In the annual hurly-burly that is awards season, it’s not uncommon for a lot of smaller, more modest films to fall through the cracks. There are a lot of late-year releases jockeying their way onto screens and eyeballs, and by the time the “qualifying runs” — i.e. the practice of letting a movie play in a closet in Queens for one week, so it technically qualifies to get on the Oscar shortlist — start to kick in, the competition for both industry For-Your-Consideration attention and public recognition becomes cutthroat. Still, you might remember catching a trailer for something called Anniversary this past October. It’s a family drama that starts at the 25th wedding anniversary of Paul and Ellen Taylor. He’s a successful restaurant owner in Baltimore. She’s a college professor at Georgetown. They have four kids, a great house, a good life squarely located in the upper part of upper-middle-class.

Their son Josh, however, has brought home a new girlfriend for the event.
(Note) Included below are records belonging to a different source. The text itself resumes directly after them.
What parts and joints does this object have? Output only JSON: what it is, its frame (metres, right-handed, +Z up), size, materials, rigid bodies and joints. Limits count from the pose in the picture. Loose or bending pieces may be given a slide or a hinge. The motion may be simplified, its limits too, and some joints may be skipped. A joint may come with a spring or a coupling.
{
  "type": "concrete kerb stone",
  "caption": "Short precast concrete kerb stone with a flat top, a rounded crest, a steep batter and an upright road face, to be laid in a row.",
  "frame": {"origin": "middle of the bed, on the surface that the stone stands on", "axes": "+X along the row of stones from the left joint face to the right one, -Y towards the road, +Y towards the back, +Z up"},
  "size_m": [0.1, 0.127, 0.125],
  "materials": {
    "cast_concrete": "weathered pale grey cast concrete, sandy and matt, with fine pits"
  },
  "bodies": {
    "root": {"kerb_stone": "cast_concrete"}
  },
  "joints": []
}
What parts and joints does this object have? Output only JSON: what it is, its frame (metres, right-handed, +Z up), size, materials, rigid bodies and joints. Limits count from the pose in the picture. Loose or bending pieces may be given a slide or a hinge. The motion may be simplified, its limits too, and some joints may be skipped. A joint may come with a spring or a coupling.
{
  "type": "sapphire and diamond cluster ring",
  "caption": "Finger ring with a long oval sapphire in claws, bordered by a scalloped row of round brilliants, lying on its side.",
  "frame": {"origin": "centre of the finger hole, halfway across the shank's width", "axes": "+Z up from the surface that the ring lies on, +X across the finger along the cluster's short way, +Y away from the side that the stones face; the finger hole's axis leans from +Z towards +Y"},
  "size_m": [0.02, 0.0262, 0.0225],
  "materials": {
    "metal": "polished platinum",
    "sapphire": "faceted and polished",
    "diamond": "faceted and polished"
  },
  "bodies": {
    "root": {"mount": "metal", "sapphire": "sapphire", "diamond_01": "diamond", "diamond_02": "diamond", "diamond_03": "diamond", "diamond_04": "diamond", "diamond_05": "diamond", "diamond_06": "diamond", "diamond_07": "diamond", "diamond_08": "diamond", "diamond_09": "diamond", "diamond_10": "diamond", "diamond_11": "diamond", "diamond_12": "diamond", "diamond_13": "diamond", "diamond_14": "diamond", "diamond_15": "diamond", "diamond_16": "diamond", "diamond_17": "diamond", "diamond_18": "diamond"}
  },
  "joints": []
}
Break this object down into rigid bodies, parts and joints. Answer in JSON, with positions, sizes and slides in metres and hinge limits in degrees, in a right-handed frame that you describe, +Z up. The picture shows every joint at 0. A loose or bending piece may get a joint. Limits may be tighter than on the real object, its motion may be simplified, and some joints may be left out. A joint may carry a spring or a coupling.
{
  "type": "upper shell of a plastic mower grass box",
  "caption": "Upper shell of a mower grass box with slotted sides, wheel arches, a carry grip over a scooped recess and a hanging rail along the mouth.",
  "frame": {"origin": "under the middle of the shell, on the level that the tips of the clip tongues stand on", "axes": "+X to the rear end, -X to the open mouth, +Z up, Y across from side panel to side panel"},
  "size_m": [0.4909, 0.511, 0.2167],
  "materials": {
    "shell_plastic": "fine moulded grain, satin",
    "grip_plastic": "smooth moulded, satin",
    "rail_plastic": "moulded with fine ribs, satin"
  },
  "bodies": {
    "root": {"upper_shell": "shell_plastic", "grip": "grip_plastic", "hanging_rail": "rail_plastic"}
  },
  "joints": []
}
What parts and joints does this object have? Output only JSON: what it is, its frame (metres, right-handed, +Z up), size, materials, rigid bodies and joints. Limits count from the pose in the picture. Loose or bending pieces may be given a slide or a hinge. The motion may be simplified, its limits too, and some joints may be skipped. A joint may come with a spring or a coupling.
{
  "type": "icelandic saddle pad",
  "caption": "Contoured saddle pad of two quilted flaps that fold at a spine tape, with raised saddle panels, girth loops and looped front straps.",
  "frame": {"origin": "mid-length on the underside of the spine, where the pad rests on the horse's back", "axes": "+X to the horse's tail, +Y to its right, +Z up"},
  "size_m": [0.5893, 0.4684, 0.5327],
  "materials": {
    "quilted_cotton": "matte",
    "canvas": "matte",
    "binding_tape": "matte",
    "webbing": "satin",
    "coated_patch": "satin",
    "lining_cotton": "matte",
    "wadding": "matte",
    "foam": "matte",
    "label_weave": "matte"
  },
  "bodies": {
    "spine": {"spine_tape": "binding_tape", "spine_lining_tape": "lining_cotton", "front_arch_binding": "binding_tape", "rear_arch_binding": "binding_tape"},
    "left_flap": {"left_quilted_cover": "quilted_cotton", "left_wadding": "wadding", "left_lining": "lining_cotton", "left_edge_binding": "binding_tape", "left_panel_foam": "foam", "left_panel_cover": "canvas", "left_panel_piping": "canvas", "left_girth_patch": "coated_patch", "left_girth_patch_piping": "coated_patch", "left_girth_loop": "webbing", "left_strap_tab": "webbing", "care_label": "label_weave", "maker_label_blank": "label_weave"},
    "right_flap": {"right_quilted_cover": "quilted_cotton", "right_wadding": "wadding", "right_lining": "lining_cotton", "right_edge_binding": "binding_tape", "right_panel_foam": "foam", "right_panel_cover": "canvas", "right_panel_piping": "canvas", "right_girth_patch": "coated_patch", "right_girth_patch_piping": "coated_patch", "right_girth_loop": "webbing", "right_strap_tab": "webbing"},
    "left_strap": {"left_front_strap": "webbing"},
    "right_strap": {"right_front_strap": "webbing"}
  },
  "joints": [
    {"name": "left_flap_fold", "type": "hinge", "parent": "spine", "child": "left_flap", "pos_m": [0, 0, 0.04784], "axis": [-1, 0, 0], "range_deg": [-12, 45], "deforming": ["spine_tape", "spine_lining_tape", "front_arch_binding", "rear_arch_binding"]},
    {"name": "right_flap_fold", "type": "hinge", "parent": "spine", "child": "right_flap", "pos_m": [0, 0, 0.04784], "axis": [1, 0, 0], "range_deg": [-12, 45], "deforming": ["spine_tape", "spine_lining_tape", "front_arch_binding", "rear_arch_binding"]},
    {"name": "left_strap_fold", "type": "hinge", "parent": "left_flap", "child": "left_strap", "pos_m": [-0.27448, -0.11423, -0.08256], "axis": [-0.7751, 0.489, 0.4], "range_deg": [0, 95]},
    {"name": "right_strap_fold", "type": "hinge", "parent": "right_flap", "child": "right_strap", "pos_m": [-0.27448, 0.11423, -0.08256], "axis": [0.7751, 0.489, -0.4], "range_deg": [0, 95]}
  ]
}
She’s Elizabeth, and is introduced practicing friendly, nice-to-meet-you greetings in the mirror. Even without the faux-gentility, she immediately registers as off. Mom eventually recognizes her as a former student who displayed some “radical” ideas. Her presence causes tension at the celebration. “I used to be afraid of you,” she tells Ellen, before admitting she’s no longer intimidated by her. Soon, we see a number of images of the family in turmoil, with this interloper apparently at the center of it all. The trailer ends with a mirror image of the opening shot of Elizabeth now staring into a different mirror, because meta.

The cast is a mixture of recognizable faces (Diane Lane and Friday Nights Lights‘ Kyle Chandler are the parents), medium-recognizable but definitely fan-favorite actors (Dylan O’Brien and Nouvelle Vague‘s Zooey Deutch), and several hot young up-and-comers: Fair Play‘s breakout Phoebe Dynevor plays Elizabeth; McKenna Grace, Madeline Brewer, and Wake Up Dead Man‘s Daryl McCormack round out the supporting players. The vibe is stay-away-from-son-you-Jezebel Lifetime Channel. The promo suggests you’ve seen this type of film before, numerous times, probably hungover on your couch on a lazy Sunday afternoon. Blink, and you may miss a brief shot of an unmarked black SUV pulling up on a tony suburban street, where each house flies an American flag. Not the Old Glory we’ve known for decades, though. These flags place their square of 50 stars dead center within the stripes. Something’s… different here.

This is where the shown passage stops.